Published October 2, 2009 11:30PM (EDT)

This week, you might have heard a few things about Roman Polanski. But that certainly wasn't all that happened. It was, perhaps not coincidentally, also a big week for debates about what constitutes child pornography: A poster for the upcoming "Battlestar Galactica" prequel, "Caprica," featured cherubic 22-year-old actress Alessandra Torresani looking eerily adolescent, and the Tate Modern in London removed a controversial photo of a naked 10-year-old Brooke Shields from an upcoming exhibit. Meanwhile, the health care debates took another unfortunate turn when the Senate Finance Committee voted to appropriate $50 million of federal funds for abstinence-only sex education, and we feared many women could lose insurance coverage for women's health needs unless reform laws are rewritten. With so much scandal and outrage, it was all too easy for some stories to slip through the cracks:

Marie Claire discovers not all stoners are lazy burnouts

The mag interviewed a slew of successful, career-minded women who prefer smoking a joint at the end of a long, hard day to sipping their merlot. "They cut a wide swath across the professional spectrum… looking nothing like the blotto hippie teens of 'Dazed and Confused' or the unemployed, out-of-shape schlubsters who are a staple of the Judd Apatow canon," wrote Yael Kohen. "By all outward appearances, they are card-carrying, type A workaholics who just happen to prefer kicking back with a blunt instead of a bottle." Jezebel took issue with the magazine's apparent obsession with the women's thin figures (despite their penchant for pot), which New York went out of the way to emphasize.

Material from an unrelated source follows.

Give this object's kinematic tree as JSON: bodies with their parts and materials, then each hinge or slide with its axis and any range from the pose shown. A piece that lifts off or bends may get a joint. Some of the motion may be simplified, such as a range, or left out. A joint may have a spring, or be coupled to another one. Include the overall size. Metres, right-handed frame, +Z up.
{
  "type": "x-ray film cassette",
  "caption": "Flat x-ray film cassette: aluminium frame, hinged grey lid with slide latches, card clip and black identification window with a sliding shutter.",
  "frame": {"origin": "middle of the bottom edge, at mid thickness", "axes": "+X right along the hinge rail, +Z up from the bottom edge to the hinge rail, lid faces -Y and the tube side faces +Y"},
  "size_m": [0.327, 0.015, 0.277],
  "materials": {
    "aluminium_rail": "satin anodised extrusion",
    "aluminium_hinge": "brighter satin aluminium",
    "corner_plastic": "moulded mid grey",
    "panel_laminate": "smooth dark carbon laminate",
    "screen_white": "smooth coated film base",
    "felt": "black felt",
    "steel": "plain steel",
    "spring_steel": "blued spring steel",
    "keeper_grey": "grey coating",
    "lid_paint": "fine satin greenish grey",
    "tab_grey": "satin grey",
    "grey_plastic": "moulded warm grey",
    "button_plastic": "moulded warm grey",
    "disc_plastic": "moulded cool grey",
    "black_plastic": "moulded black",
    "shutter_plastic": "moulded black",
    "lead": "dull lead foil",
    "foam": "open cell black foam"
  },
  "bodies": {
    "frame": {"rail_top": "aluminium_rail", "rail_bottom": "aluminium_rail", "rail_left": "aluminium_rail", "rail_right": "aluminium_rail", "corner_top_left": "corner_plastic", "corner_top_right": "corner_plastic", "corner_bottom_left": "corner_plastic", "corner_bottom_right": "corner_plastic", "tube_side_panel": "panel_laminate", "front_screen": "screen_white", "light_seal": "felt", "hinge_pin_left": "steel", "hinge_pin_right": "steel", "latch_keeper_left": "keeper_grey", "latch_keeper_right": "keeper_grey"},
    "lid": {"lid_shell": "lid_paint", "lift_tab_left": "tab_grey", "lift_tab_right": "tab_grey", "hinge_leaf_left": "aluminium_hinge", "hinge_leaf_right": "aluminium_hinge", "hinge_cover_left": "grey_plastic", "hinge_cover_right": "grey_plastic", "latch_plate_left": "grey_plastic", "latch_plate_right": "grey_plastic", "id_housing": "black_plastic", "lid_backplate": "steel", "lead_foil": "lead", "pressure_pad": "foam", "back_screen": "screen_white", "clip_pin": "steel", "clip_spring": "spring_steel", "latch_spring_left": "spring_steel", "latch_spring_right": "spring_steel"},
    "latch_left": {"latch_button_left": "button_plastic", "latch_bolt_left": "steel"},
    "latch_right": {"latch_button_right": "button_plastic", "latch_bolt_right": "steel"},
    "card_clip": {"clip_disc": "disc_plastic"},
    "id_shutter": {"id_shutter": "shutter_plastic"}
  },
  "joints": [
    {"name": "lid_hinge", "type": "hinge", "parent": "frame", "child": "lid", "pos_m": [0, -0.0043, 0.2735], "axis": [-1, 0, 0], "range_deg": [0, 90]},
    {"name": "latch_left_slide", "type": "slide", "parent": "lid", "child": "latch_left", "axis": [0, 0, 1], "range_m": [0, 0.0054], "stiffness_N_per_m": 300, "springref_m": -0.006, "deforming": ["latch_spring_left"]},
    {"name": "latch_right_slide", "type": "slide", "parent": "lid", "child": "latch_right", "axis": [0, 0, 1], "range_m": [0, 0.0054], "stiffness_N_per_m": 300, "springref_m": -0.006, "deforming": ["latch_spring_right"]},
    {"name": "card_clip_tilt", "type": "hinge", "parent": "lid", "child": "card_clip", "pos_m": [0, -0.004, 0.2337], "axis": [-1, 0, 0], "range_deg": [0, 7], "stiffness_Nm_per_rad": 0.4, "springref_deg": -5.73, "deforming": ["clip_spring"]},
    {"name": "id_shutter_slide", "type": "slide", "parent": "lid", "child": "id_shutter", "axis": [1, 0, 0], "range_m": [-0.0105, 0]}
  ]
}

Calendar girls: All the conservative ladies

The Clare Booth Luce Policy Institute released a calendar featuring some of America's best-looking conservative women. The calendar roster will sound familiar to those who read the now-removed Love-to-Hate Playboy article released last June: Anti-"13 year old sex clinic" Republican Rep. Michelle Bachmann appears on the list, along with dethroned Miss USA pageant winner Carrie Prejean. And yes, there will be Ann Coulter.

A campus magazine of her own

Plenty of female-oriented magazines target teens and the 30+ demographic, but what about college-aged women, those whose needs fall somewhere  between "what to wear at prom" and "how to keep your marriage interesting"? With this market gap in mind, three female Harvard students have launched Her Campus, a "hub for everything college women need to know about today, with articles on Style, Health, Love, DormLife, Career, World, and much more." Unfortunately, what Her Campus's founders seem to think plagues college women -- anything from "joining a sorority to combating the 'freshman 15' weight gain to decoding what the text message from that guy you like really meant" -- reeks of a shallowness reminiscent of the dull ladymags the site is meant to depart from.

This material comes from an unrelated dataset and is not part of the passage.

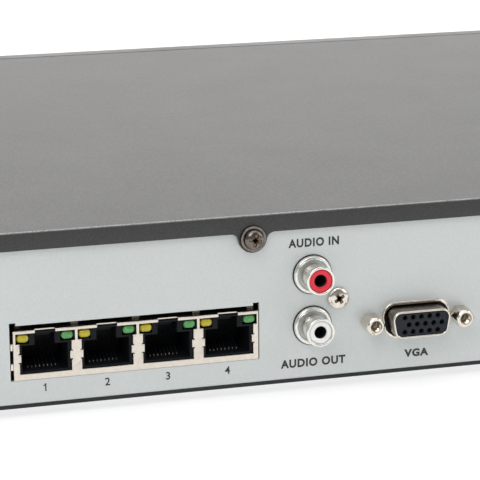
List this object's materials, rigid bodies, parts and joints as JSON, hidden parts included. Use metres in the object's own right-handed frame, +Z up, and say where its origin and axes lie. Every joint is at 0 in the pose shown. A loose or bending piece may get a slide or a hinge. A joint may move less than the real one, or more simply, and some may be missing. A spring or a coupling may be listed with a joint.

Of course, Her Campus is in its infancy -- it soft launched just a few weeks ago and has only recently begun to garner attention from other media outlets. Hopefully such a great concept can find better ways to marry fun and feminism as it develops its content, and readership.

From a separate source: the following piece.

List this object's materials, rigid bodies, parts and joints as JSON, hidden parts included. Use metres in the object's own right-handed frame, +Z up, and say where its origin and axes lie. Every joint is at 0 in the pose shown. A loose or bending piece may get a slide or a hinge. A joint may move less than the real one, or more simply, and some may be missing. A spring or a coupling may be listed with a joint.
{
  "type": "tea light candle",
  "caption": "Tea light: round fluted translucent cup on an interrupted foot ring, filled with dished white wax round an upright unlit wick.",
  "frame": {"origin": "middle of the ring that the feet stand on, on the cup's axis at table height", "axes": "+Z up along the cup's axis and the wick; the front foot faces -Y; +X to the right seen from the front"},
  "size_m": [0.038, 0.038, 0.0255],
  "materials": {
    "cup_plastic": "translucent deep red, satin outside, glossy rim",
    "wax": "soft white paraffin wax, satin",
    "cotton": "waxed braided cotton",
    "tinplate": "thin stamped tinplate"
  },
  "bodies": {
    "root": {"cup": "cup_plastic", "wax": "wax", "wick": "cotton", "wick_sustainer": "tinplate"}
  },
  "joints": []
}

Protests make way for a freer public life for Iranian women
July's protests may not have toppled Mahmoud Ahmadinejad, but as the New Yorker reported, it represented a new era for women living under the repressive regime. Women not only actively participated in the protests, but many manipulated regime tactics by exploiting their roles as mothers in order to save fellow male protestors. For 30 years the women of Iran have been subjected to the reign of the morality police, with many afraid of being arrested for wearing too much makeup or exposing even a wisp of hair. But these protests may serve as a catalyst for a discussion about women's rights in the Islamic Republic.

Glamour's plus size models talk about body image on Ellen
Four of the plus size models featured in Glamour's November issue appeared on "Ellen" to discuss their experiences in a size-0 dominated profession. Kate Dillon recounted her struggles with anorexia, and Jezebel called Ellen out for "failing body acceptance 101."